Plus loin il ajoute : "Chaque fois que nous cherchons à lire les signes des temps dans la réalité actuelle, il est opportun d’écouter les jeunes et les personnes âgées" (n°108). Et d’affirmer de façon paradoxale : "Les deux sont l’espérance des peuples" avant d’expliquer : "Les personnes âgées apportent la mémoire et la sagesse de l’expérience, qui invite à ne pas répéter de façon stupide les mêmes erreurs que dans le passé. Les jeunes nous appellent à réveiller et à faire grandir l’espérance, parce qu’ils portent en eux les nouvelles tendances de l’humanité et nous ouvrent à l’avenir, de sorte que nous ne restions pas ancrés dans la nostalgie des structures et des habitudes qui ne sont plus porteuses de vie dans le monde actuel."
Le terreau d’une conversion possible
Le pape François ne méconnaît pas les peurs des générations.

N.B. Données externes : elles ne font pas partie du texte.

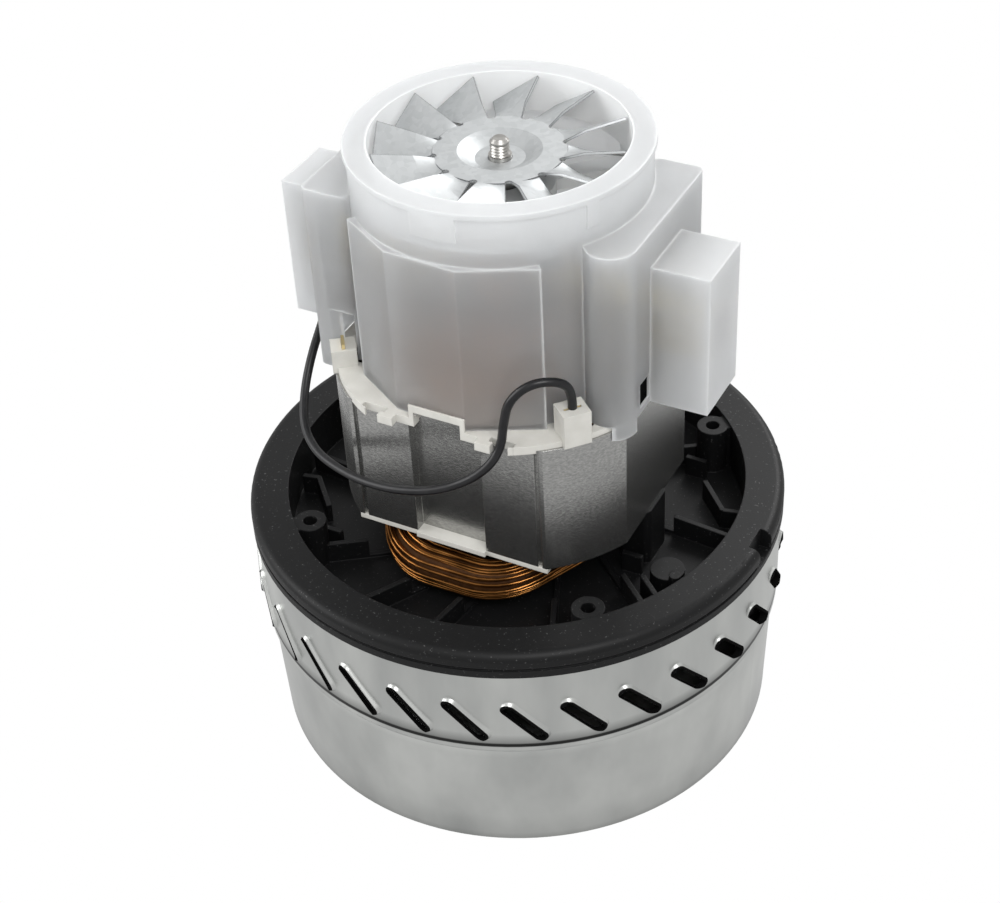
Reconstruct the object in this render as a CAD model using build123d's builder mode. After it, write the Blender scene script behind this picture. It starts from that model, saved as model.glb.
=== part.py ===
from build123d import *
import os
import numpy as np
from math import cos, pi, radians, sin, tan

# Two-stage bypass vacuum motor, millimetres, +Z up the shaft, origin on the motor axis
# at the face of the fan shell that the inlet opens through. The brushes lie along X.

# General fits and sheet
shell_sheet = 1.0
press_gap = 0.05
running_gap = 0.5
cut_overrun = 2.0

# Fan shell, the deep drawn cup round the first stage
band_radius = 72.0
seam_height = 36.3
cup_lap = 2.6
cup_draw_taper = 1.3
cup_corner_round = 3.0
inlet_radius = 17.5
inlet_lip_height = 5.0
inlet_lip_round = 1.6

# Discharge band with its ring of louvres
band_height = 26.7
slot_count = 30
slot_first_angle = -2.4
slot_length = 15.2
slot_width = 3.2
slot_tilt = -49
slot_rise = 10.4
lip_height = 0.9
lip_margin = 1.0
lip_shift = 0.6
lip_taper = 32

# Bell bracket, the black moulding that carries the stator
flange_overhang = 0.6
flange_height = 7.3
flange_round = 2.4
flange_groove = 0.5
flange_groove_height = 1.0
flange_groove_drop = 4.2
rim_width = 10.5
web_thickness = 2.6
skirt_wall = 2.6
spigot_depth = 5.0
pan_wall = 2.2
pan_depth = 14.3
floor_thickness = 2.5
hub_radius = 14.5
rib_thickness = 1.4
rib_height = 6.0
rib_low_height = 1.0
rib_high_start = 44.0
short_ribs = (
    (39.0, 34.0, 6.0, 0),
    (49.5, 21.2, 13.4, -46.5),
    (56.3, 17.0, 4.7, 12),
    (39.2, -10.0, 5.6, 0),
    (48.3, -19.5, 8.7, -41),
)
peg_x = 53.0
peg_y = -14.0
peg_radius = 1.6
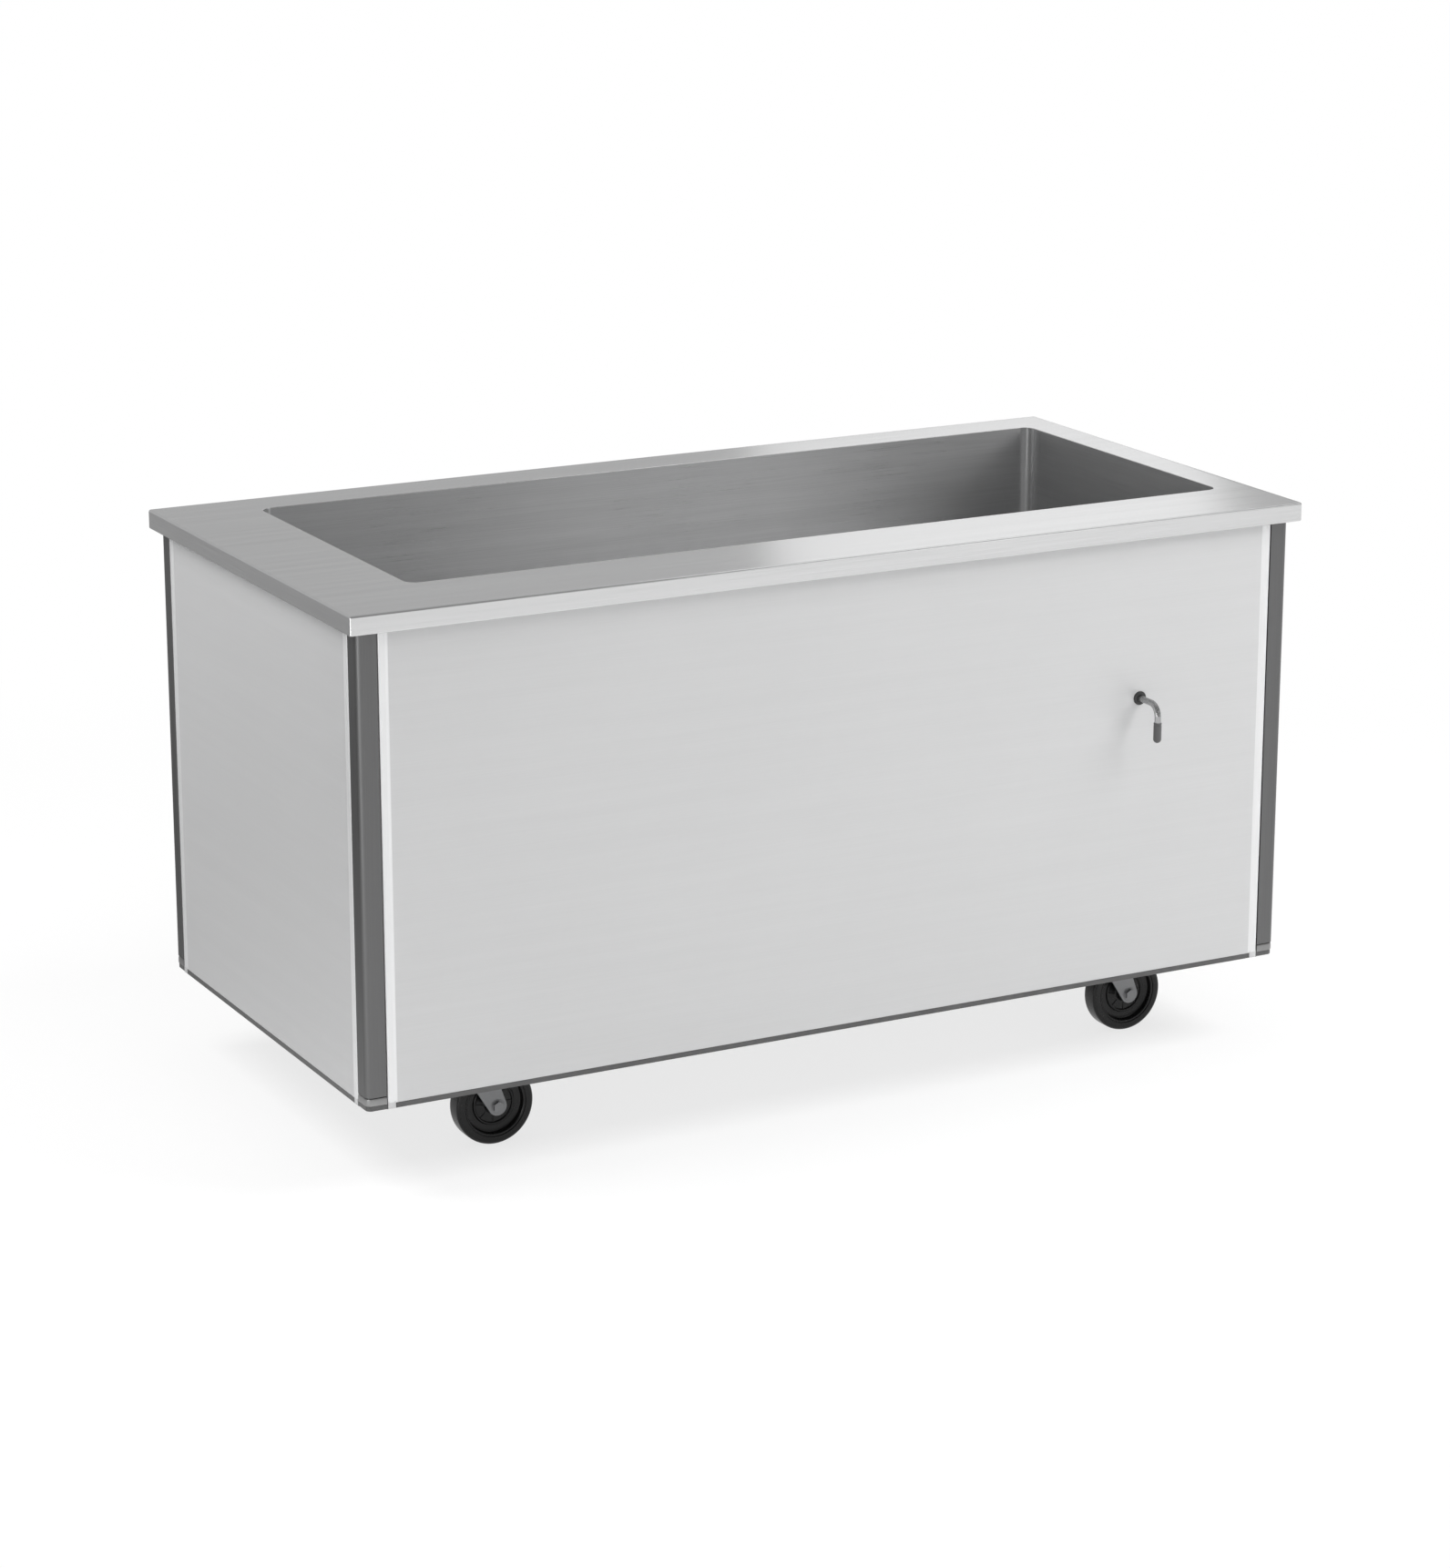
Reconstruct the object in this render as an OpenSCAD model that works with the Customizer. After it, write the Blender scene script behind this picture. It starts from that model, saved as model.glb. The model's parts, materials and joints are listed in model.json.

En 2014, lui qui prend souvent soin d’appeler à la présence auprès des personnes âgées et à leur respect se moquait pratiquement de l’Europe comme d’une "grand-mère vieillissante". Il a certainement aussi perçu l’angoisse climatique des jeunes qu’a confirmée une vaste étude effectuée auprès de 10.000 jeunes et dix pays. Ses résultats ont été publiés en septembre 2021 ; l’American Psychological Association en a conclu que la "peur chronique d’une catastrophe environnementale" ronge de nombreux jeunes de 16 à 24 ans.
[Les peurs] sont le terreau d’une conversion possible, alors que celui qui n’a besoin de rien n’entend rien changer.
Regarder ces peurs comme des signes des temps, c’est déjà leur donner aussi le statut d’opportunités, plus seulement de menaces. Car elles appellent des réponses, des mouvements et provoquent aux changements personnels et collectifs. Elles sont le terreau d’une conversion possible, alors que celui qui n’a besoin de rien n’entend rien changer. L’écologie humaine, en articulant le respect de la création à celui de la dignité de tout être humain, permet de concilier les préoccupations — apparemment antagonistes — des générations extrêmes. Donnant des ailes, non pour fuir, mais pour entreprendre, et un commencement de sagesse, non pour se replier, mais pour agir.